One Monday morning, the helpdesk team received a ticket that immediately piqued everyone’s curiosity. The ticket read: “My monitor is spying on me—please help!” Naturally, that sounded like a prank, but our technician Emily was assigned the case and took it seriously.
The user explained that every time they typed something, the monitor seemed to “react” oddly. They claimed the screen would flicker, and sometimes ads for products they had only mentioned out loud would pop up on the desktop. The user was convinced the monitor had somehow developed mind-reading capabilities and was reporting back to “unknown entities.”
Emily’s first step was a polite remote session to verify the user’s claims. She found the monitor perfectly normal, without any unusual software running. To test, she asked the user to read a random sentence aloud. Moments later, an ad for a random product unrelated to the sentence appeared on the side of the screen.
Curious, Emily dug deeper and discovered the user had voice-activated personal assistant software running on their computer—a program that listened for keywords and then displayed related ads in real-time. The “spying monitor” was just a billboard for well-targeted marketing algorithms.
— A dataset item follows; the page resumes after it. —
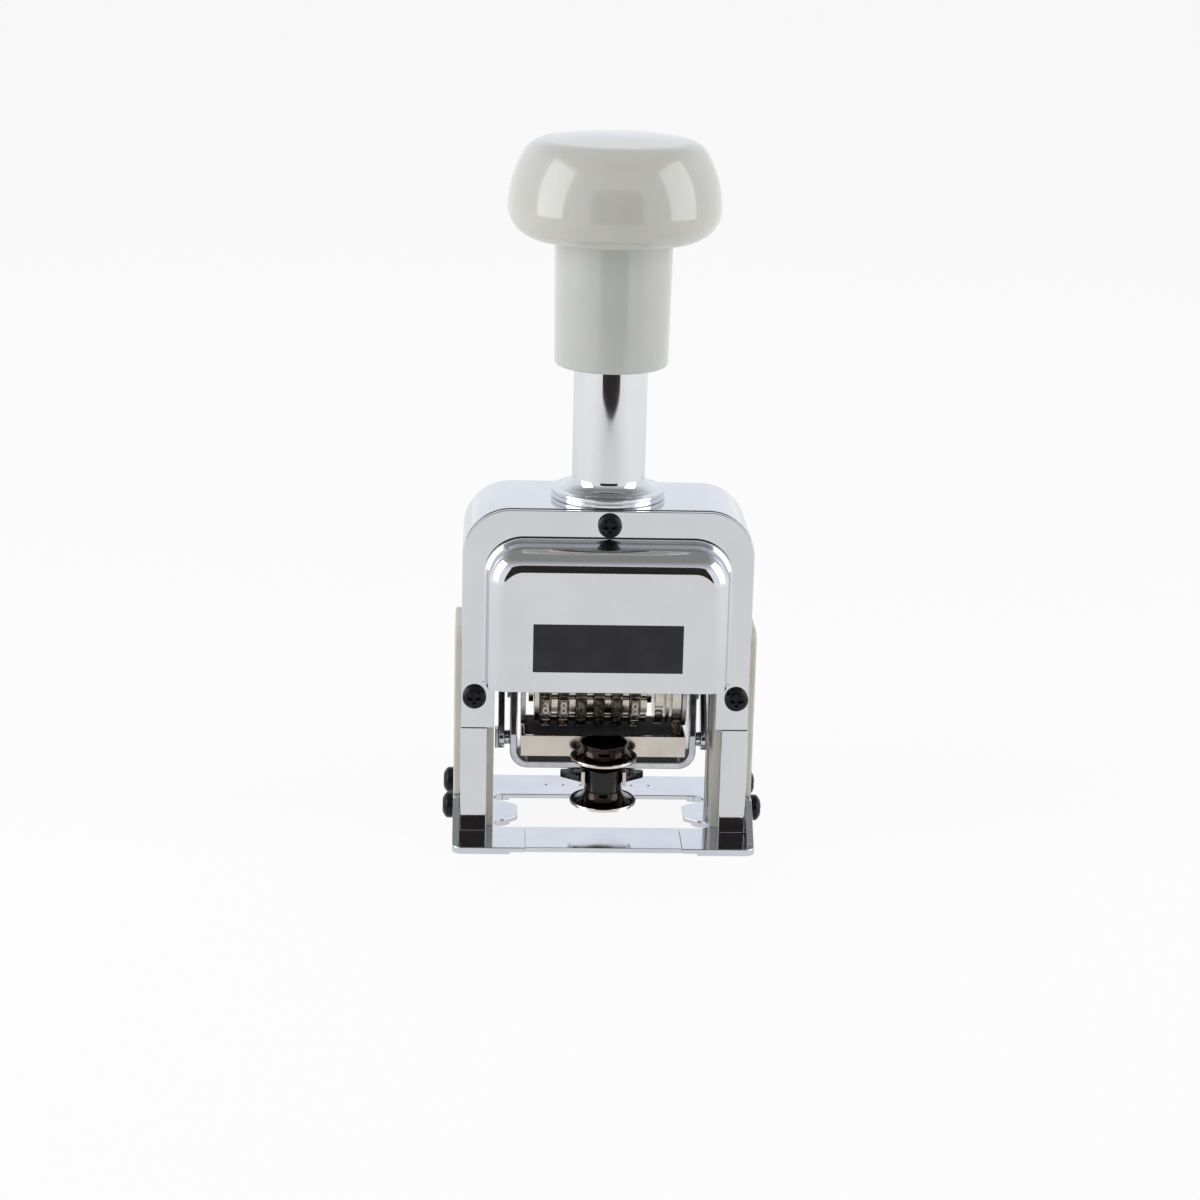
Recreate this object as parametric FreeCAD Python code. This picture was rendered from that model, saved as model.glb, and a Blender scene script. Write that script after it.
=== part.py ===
import FreeCAD, Part
import math
import os

# Hand numbering machine: a chromed case stands on an open base plate, a knob presses a carriage
# with six number wheels down through the base window, and the ink pad swings out of its way.
# X runs across, Y from the front (-Y) to the back and Z up from the table. Sizes are in mm.

# Base plate, its window and its bent-up ears
BASE_D = 47.2
BASE_T = 1.6
BASE_CORNER_R = 2.2
FOOT_W = 12.7
FOOT_RELIEF = 0.5
WINDOW_D = 21.0
WINDOW_YOKE_GAP = 1.3
TONGUE_FRAME_GAP = 0.4
TONGUE_HALF_D = 3.6
TONGUE_TIP_R = 0.8
TONGUE_SPREAD = 1.0
NOTCH_R = 2.2
NOTCH_INSET = 0.2
EAR_TOP_Z = 8.8
EAR_TOP_FRONT_Y = 10.6
EAR_FOOT_Y = 20.5
EAR_CORNER_R = 1.5
EAR_T = 1.55
FRONT_BAR_INSET = 16.0
FRONT_BAR_SETBACK = 0.3
SEAM = 0.06
PRINT_DOT_R = 0.3
PRINT_DOT_DEPTH = 0.3
PRINT_DOTS = 7
PRINT_DOT_Y = 17.0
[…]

Emily explained this gently, assuring the user that the monitor itself was not magical or sentient. She helped disable the assistant’s ad features and recommended changing privacy settings. The user was relieved but insisted they’d never buy a monitor with a camera again—“just in case.”
The entire helpdesk got a good laugh from this case, reminding us all that sometimes, the strangest IT issues come from a misunderstanding of technology rather than technology going rogue. And yes, monitors can’t really spy—yet.